After a few weeks of living in New York, I was enrolled in 8th grade, at the beginning of middle school. School in America was completely different as compared to school life in Bangladesh because, instead of staying in the same class and experiencing a change of teachers for different lessons as in Bangladesh, here in America I had to switch classes for the different lessons. In middle school, I experienced various challenging tasks with the most prevalent translating to language barrier. This hindered my level of communication with the teachers and students due to my poor command of English (Mills, 2000). Making friends was another challenge that forced me to take lunch all by myself. The type of food served at the cafeteria was another challenge and I could not eat well because I was not aware of the different types of food and I had to be careful to stick to my Islamic religion when consuming food.

In this case, the first waves of culture shock based on language barrier, culture and different lifestyle hit me badly in school, though I had a few friends who were trying to help me to adjust. In sociological terms, I was going through the negotiation phase as the differences between my old culture and the new culture became apparent, therefore causing anxiety and low adaptability level for the new culture (Mills, 2000). I always felt left out because, I lacked the superior communication, cultural and socialization skills required for blending into a new culture. At this time, I missed my family and friends back in Bangladesh and wished that I could go back to the culture I had been used to all my life. This was remedied by the interest I developed for computers in school. My first impression after the exposure was that I had to learn the function of these machines but no student was willing to assist me in the learning process. I watched them as they navigated their way through them and by the time I joined high school, I had gained superior computer knowledge as compared to my classmates.

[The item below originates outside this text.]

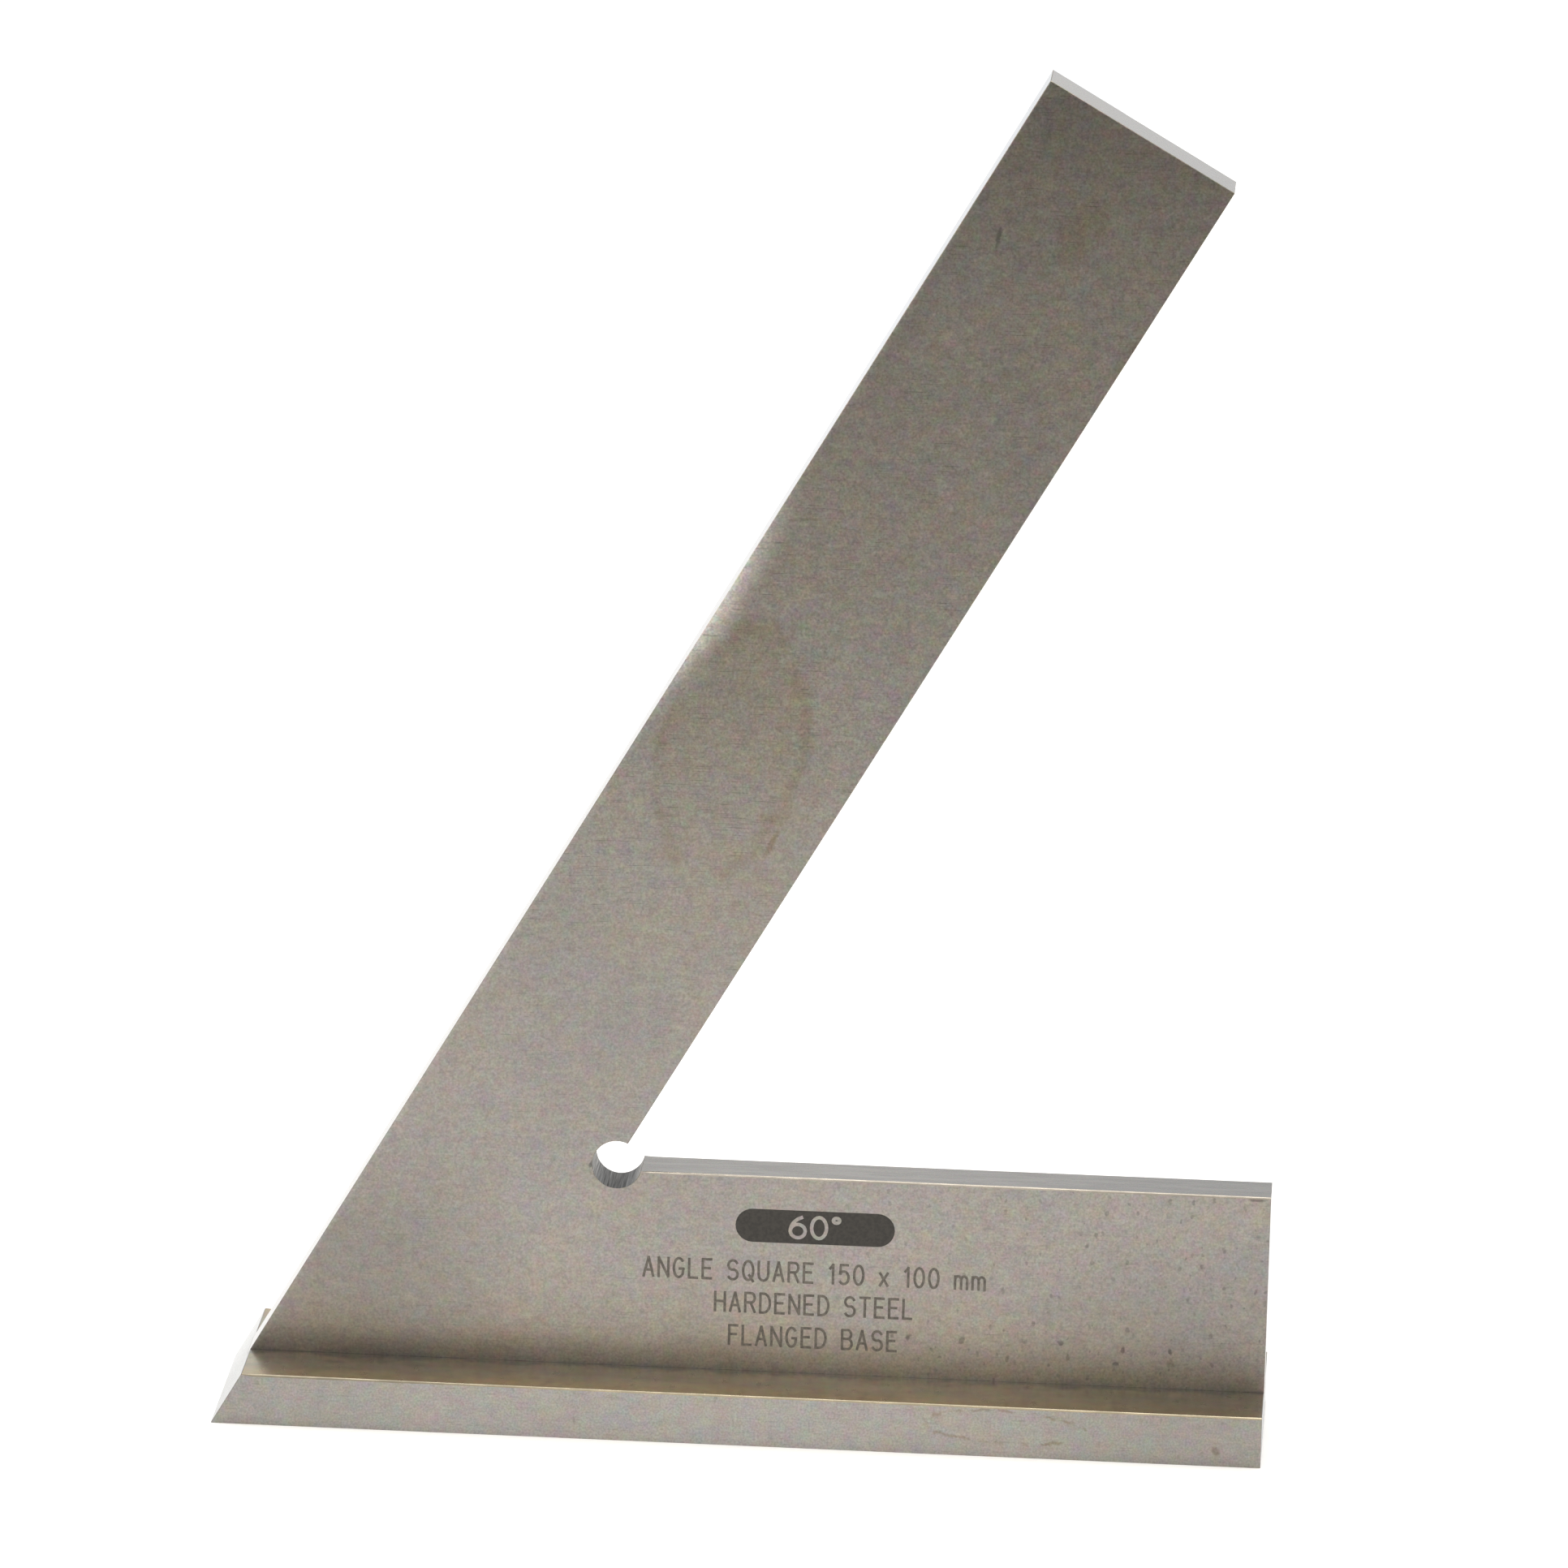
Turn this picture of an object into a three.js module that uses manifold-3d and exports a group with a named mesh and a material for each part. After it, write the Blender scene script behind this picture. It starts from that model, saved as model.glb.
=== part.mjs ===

The social institution installed in America inspired me to learn English at a higher perspective due to the opportunities that I was missing with my poor command of English. After learning English, I moved into the sociological phase of adjustment owing to the fact that I could make new friends easily, which was later followed by the mastery phase. I have been going through the mastery phase but the sociological structure of America still hinders me from referring it to as home. Socialization and social interactions are fundamental for adaptability to a different culture and social structure. In turn, peer pressure can affect a person either positively of negatively (Mills, 2000). As per my case, I have faced both sides of peer pressure. When my father advised me against making friends with the Bengali, I shunned it, as they were the only people I could culturally confer with. Back then, I did not agree with him but based on my current situation I would have taken the advice to heart if accorded with the chance.

In socialization, I made friends from the Bengali, Asian, White, and African-American communities. My favorite friends were from the Bengali community because their culture was closely related to the Bangladesh culture and I felt as a member of one of their sub-groups. The diversity of the social structure of the American culture caused different frictions in our family, which pushed me to skipping class and hanging out with my Bengali friends in order to feel better on the onset of culture shock (Mills, 2000). To blend into their culture, I was forced to mimic their social way of life. I adopted their street slang and their way of dressing, which encompassed baggy jeans. They were more comfortable with this way of life, but due to the values and norms instilled in me by my grandfather, I came to the realization that this was not my way of life. My performance in school had been negatively affected. I vowed to work hard to make my parents proud even though they never provided me with the motivation I required

Despite the many challenges experienced in America, socialization changed my notion about the diverse culture, but this changed on the onset of 9/11. The occurrence of the tragedy met me at home, as I was watching the television and I had to summon my family to come and watch what was going on, as this did not seem as the reality. The aftermath of the occurrence was ridden with racial segregation against Muslims because the perpetrator of the bomb was an Arabic Muslim. Before 9/11, I never faced racial discrimination in school but after, I faced the full ugly side of racial segregation (Mills, 2000). Fellow students started to fear me because I was a Muslim and as I was playing in school one day with my friends, one student confiscated our basketball, when I demanded for its return, he told me to go back to my country, as I was an enemy of America.

In Muslim Americans in The News Before and After 9/11the author asserts that, “perfectly peaceful Arab- and Muslim-Americans as well as persons “looking like them” became the victims of hate crimes and of the stereotypical image of Muslims and Arabs as perpetrators of violence and terrorists” (Nacos & Torres-Reyna, 2002). Nine years have passed since this incidence but the stereotyping views against Muslims have not diminished. Just because they conform to a different culture does not belittle their social structure (Mills, 2000). The media instead of educating people on the positive social values, they contributed to the negative social values exhibited against the Islamic culture. The social institutions created after 9/11, have prevailed as socialization cannot replace the societal norms and values acquired from media presentations after the incidence. This clearly indicates the fundamental role of the media in creating different social institutions, norms and values.

We have continued to experience racial segregation as a family owing to our cultural difference such that after we ordered furniture and it was not delivered after two weeks, we were insulted by the owner of the store after demanding for the refund of our money. When we contacted the police, no action was taken after they discussed with the storeowner and the identity of our Islamic culture was revealed. It is saddening to realize that though American culture boasts of different cultural contributions, the social institution in place are still discriminative of certain diverse cultures (Mills, 2000). Living in America for tens years has provided me with different mental and physical sociological changes which might or might not be translated into the American dream. I have embraced a different social structure in America but this does not mean that I am not aware of my original social structure. As per my biography I do not have a clear realization of the real me because my past and present personality depends on the social culture built from history.

References

Mills, C. W. (2000). The Sociological Imagination. Oxford, UK: Oxford University Press.

Nacos, B., L. & Torres-Reyna, O. (2002). Muslim Americans in the News before and

After 9-11. Harvard Symposium Restless Searchlight: The Media AND Terrorism, 4 (5), 1-15.